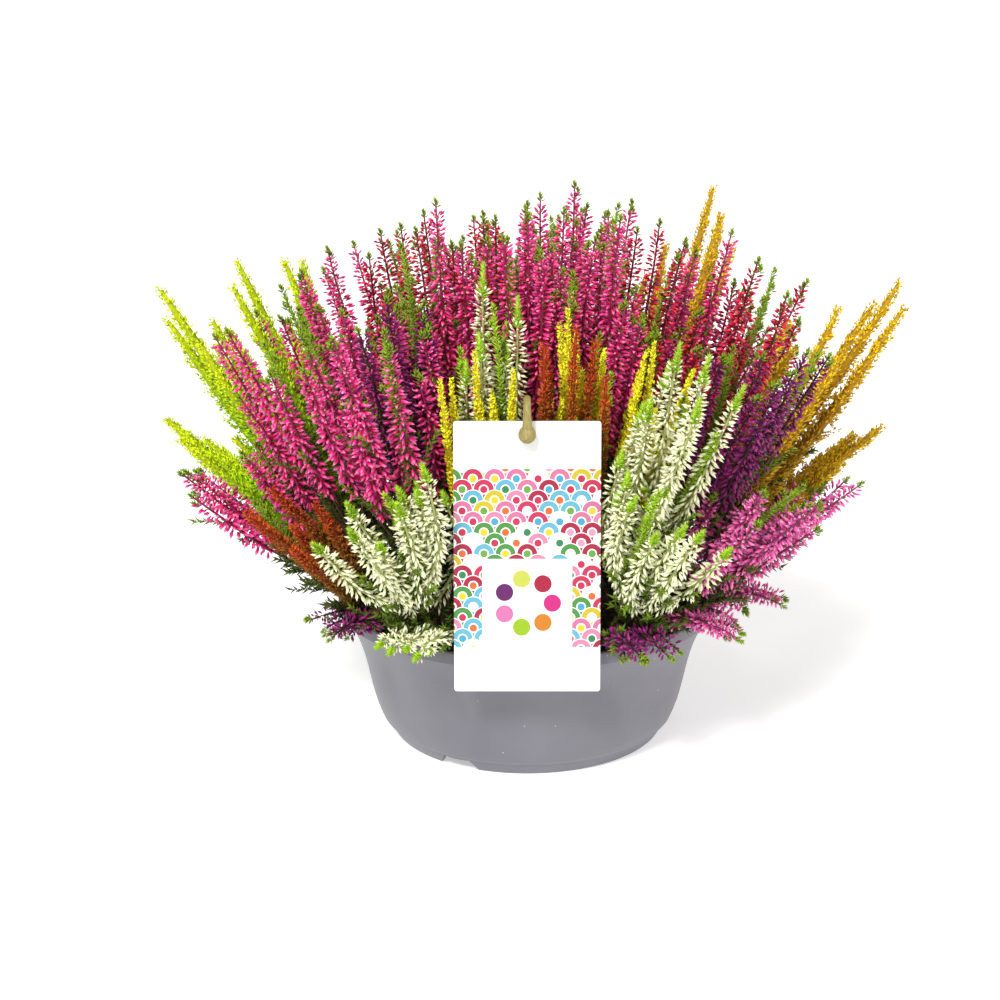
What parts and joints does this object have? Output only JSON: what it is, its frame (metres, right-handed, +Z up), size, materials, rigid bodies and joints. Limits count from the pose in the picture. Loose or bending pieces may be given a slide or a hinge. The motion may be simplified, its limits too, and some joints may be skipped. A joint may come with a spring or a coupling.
{
  "type": "potted heather",
  "caption": "Mixed heather in seven colours, densely planted in a round grey planting bowl, with a picture card on a hooked stake.",
  "frame": {"origin": "on the bowl's axis, in the plane that its foot ring stands on", "axes": "+Z up; -Y towards the front, where the card hangs; +X to the right seen from the front"},
  "size_m": [0.4484, 0.3489, 0.3344],
  "materials": {
    "grey_plastic": "satin, injection moulded",
    "soil": "crumbly peat compost, dry",
    "printed_card": "coated card with a printed pattern",
    "stake_wood": "smooth tan wood",
    "heather_pink": "budding spikes, matt",
    "heather_crimson": "budding spikes, matt",
    "heather_cream": "budding spikes, matt",
    "heather_purple": "budding spikes, matt",
    "heather_mauve": "budding spikes, matt",
    "heather_lime": "scale-leaved foliage, matt",
    "heather_yellow": "scale-leaved foliage, matt",
    "heather_golden": "scale-leaved foliage, matt",
    "heather_rust": "scale-leaved foliage, matt"
  },
  "bodies": {
    "root": {"bowl": "grey_plastic", "card": "printed_card", "soil": "soil", "spray_inner_01_pink": "heather_pink", "spray_inner_02_pink": "heather_pink", "spray_inner_03_crimson": "heather_crimson", "spray_inner_04_pink": "heather_pink", "spray_inner_05_crimson": "heather_crimson", "spray_inner_06_crimson": "heather_crimson", "spray_inner_07_pink": "heather_pink", "spray_middle_01_pink": "heather_pink", "spray_middle_02_pink": "heather_pink", "spray_middle_03_crimson": "heather_crimson", "spray_outer_02_cream": "heather_cream", "spray_outer_03_mauve": "heather_mauve", "spray_outer_04_mauve": "heather_mauve", "spray_outer_05_golden": "heather_golden", "spray_outer_06_purple": "heather_purple", "spray_outer_07_crimson": "heather_crimson", "spray_outer_08_pink": "heather_pink", "spray_outer_09_crimson": "heather_crimson", "spray_outer_10_pink": "heather_pink", "spray_outer_11_lime": "heather_lime", "spray_outer_12_lime": "heather_lime", "spray_outer_13_pink": "heather_pink", "spray_outer_14_rust": "heather_rust", "spray_outer_15_cream": "heather_cream", "spray_second_01_yellow": "heather_yellow", "spray_second_02_yellow": "heather_yellow", "spray_second_03_crimson": "heather_crimson", "spray_second_04_pink": "heather_pink", "spray_second_05_pink": "heather_pink", "spray_second_06_pink": "heather_pink", "spray_second_07_crimson": "heather_crimson", "spray_second_08_pink": "heather_pink", "spray_second_09_pink": "heather_pink", "spray_second_10_purple": "heather_purple", "spray_second_11_cream": "heather_cream", "spray_skirt_02_purple": "heather_purple", "spray_skirt_03_mauve": "heather_mauve", "spray_skirt_04_mauve": "heather_mauve", "spray_skirt_08_lime": "heather_lime", "spray_skirt_11_crimson": "heather_crimson", "spray_skirt_15_purple": "heather_purple", "spray_skirt_16_cream": "heather_cream", "spray_third_01_rust": "heather_rust", "spray_third_02_cream": "heather_cream", "spray_third_03_purple": "heather_purple", "spray_third_04_golden": "heather_golden", "spray_third_05_crimson": "heather_crimson", "spray_third_06_golden": "heather_golden", "spray_third_07_pink": "heather_pink", "spray_third_08_crimson": "heather_crimson", "spray_third_09_pink": "heather_pink", "spray_third_10_lime": "heather_lime", "spray_third_11_lime": "heather_lime", "spray_third_12_pink": "heather_pink", "spray_third_13_pink": "heather_pink", "spray_third_14_yellow": "heather_yellow", "stake": "stake_wood"}
  },
  "joints": []
}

▸ Work to complete: Reproduce the listing shown above in its entirety, exactly.

▸ Written response:
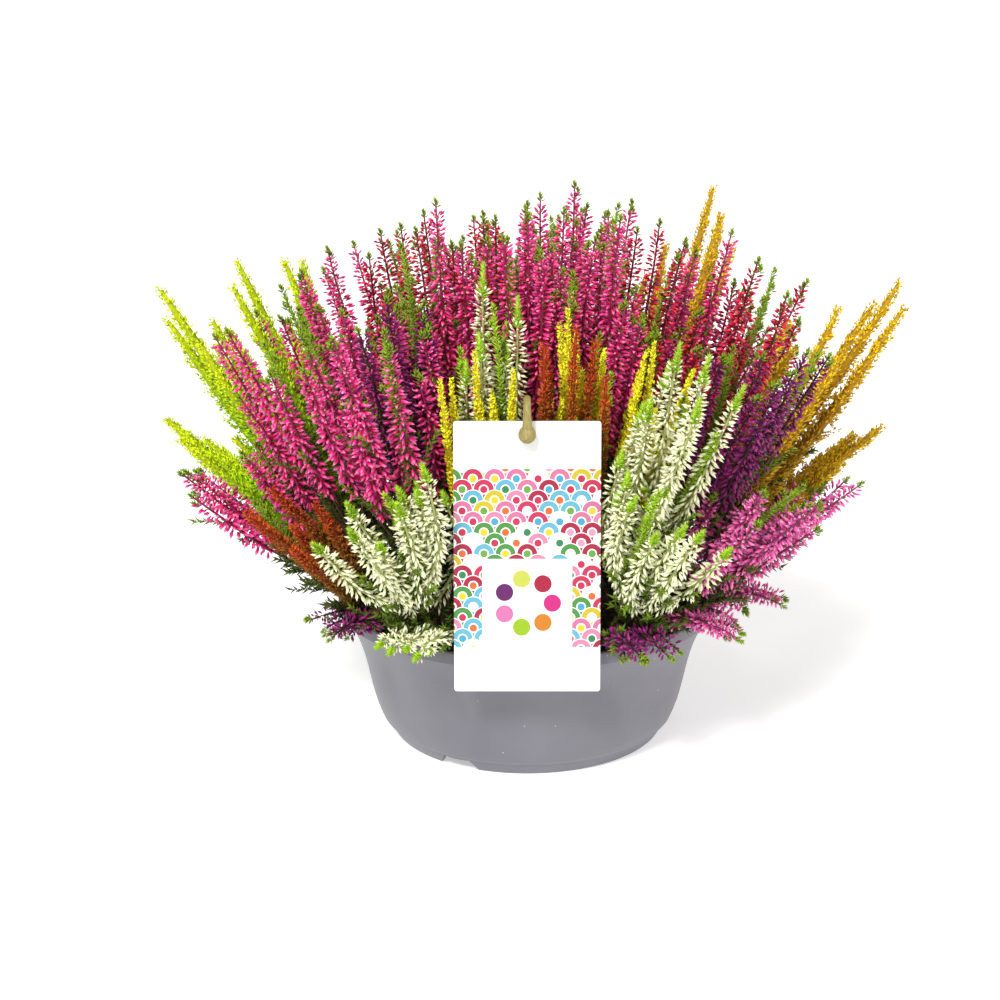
What parts and joints does this object have? Output only JSON: what it is, its frame (metres, right-handed, +Z up), size, materials, rigid bodies and joints. Limits count from the pose in the picture. Loose or bending pieces may be given a slide or a hinge. The motion may be simplified, its limits too, and some joints may be skipped. A joint may come with a spring or a coupling.
{
  "type": "potted heather",
  "caption": "Mixed heather in seven colours, densely planted in a round grey planting bowl, with a picture card on a hooked stake.",
  "frame": {"origin": "on the bowl's axis, in the plane that its foot ring stands on", "axes": "+Z up; -Y towards the front, where the card hangs; +X to the right seen from the front"},
  "size_m": [0.4484, 0.3489, 0.3344],
  "materials": {
    "grey_plastic": "satin, injection moulded",
    "soil": "crumbly peat compost, dry",
    "printed_card": "coated card with a printed pattern",
    "stake_wood": "smooth tan wood",
    "heather_pink": "budding spikes, matt",
    "heather_crimson": "budding spikes, matt",
    "heather_cream": "budding spikes, matt",
    "heather_purple": "budding spikes, matt",
    "heather_mauve": "budding spikes, matt",
    "heather_lime": "scale-leaved foliage, matt",
    "heather_yellow": "scale-leaved foliage, matt",
    "heather_golden": "scale-leaved foliage, matt",
    "heather_rust": "scale-leaved foliage, matt"
  },
  "bodies": {
    "root": {"bowl": "grey_plastic", "card": "printed_card", "soil": "soil", "spray_inner_01_pink": "heather_pink", "spray_inner_02_pink": "heather_pink", "spray_inner_03_crimson": "heather_crimson", "spray_inner_04_pink": "heather_pink", "spray_inner_05_crimson": "heather_crimson", "spray_inner_06_crimson": "heather_crimson", "spray_inner_07_pink": "heather_pink", "spray_middle_01_pink": "heather_pink", "spray_middle_02_pink": "heather_pink", "spray_middle_03_crimson": "heather_crimson", "spray_outer_02_cream": "heather_cream", "spray_outer_03_mauve": "heather_mauve", "spray_outer_04_mauve": "heather_mauve", "spray_outer_05_golden": "heather_golden", "spray_outer_06_purple": "heather_purple", "spray_outer_07_crimson": "heather_crimson", "spray_outer_08_pink": "heather_pink", "spray_outer_09_crimson": "heather_crimson", "spray_outer_10_pink": "heather_pink", "spray_outer_11_lime": "heather_lime", "spray_outer_12_lime": "heather_lime", "spray_outer_13_pink": "heather_pink", "spray_outer_14_rust": "heather_rust", "spray_outer_15_cream": "heather_cream", "spray_second_01_yellow": "heather_yellow", "spray_second_02_yellow": "heather_yellow", "spray_second_03_crimson": "heather_crimson", "spray_second_04_pink": "heather_pink", "spray_second_05_pink": "heather_pink", "spray_second_06_pink": "heather_pink", "spray_second_07_crimson": "heather_crimson", "spray_second_08_pink": "heather_pink", "spray_second_09_pink": "heather_pink", "spray_second_10_purple": "heather_purple", "spray_second_11_cream": "heather_cream", "spray_skirt_02_purple": "heather_purple", "spray_skirt_03_mauve": "heather_mauve", "spray_skirt_04_mauve": "heather_mauve", "spray_skirt_08_lime": "heather_lime", "spray_skirt_11_crimson": "heather_crimson", "spray_skirt_15_purple": "heather_purple", "spray_skirt_16_cream": "heather_cream", "spray_third_01_rust": "heather_rust", "spray_third_02_cream": "heather_cream", "spray_third_03_purple": "heather_purple", "spray_third_04_golden": "heather_golden", "spray_third_05_crimson": "heather_crimson", "spray_third_06_golden": "heather_golden", "spray_third_07_pink": "heather_pink", "spray_third_08_crimson": "heather_crimson", "spray_third_09_pink": "heather_pink", "spray_third_10_lime": "heather_lime", "spray_third_11_lime": "heather_lime", "spray_third_12_pink": "heather_pink", "spray_third_13_pink": "heather_pink", "spray_third_14_yellow": "heather_yellow", "stake": "stake_wood"}
  },
  "joints": []
}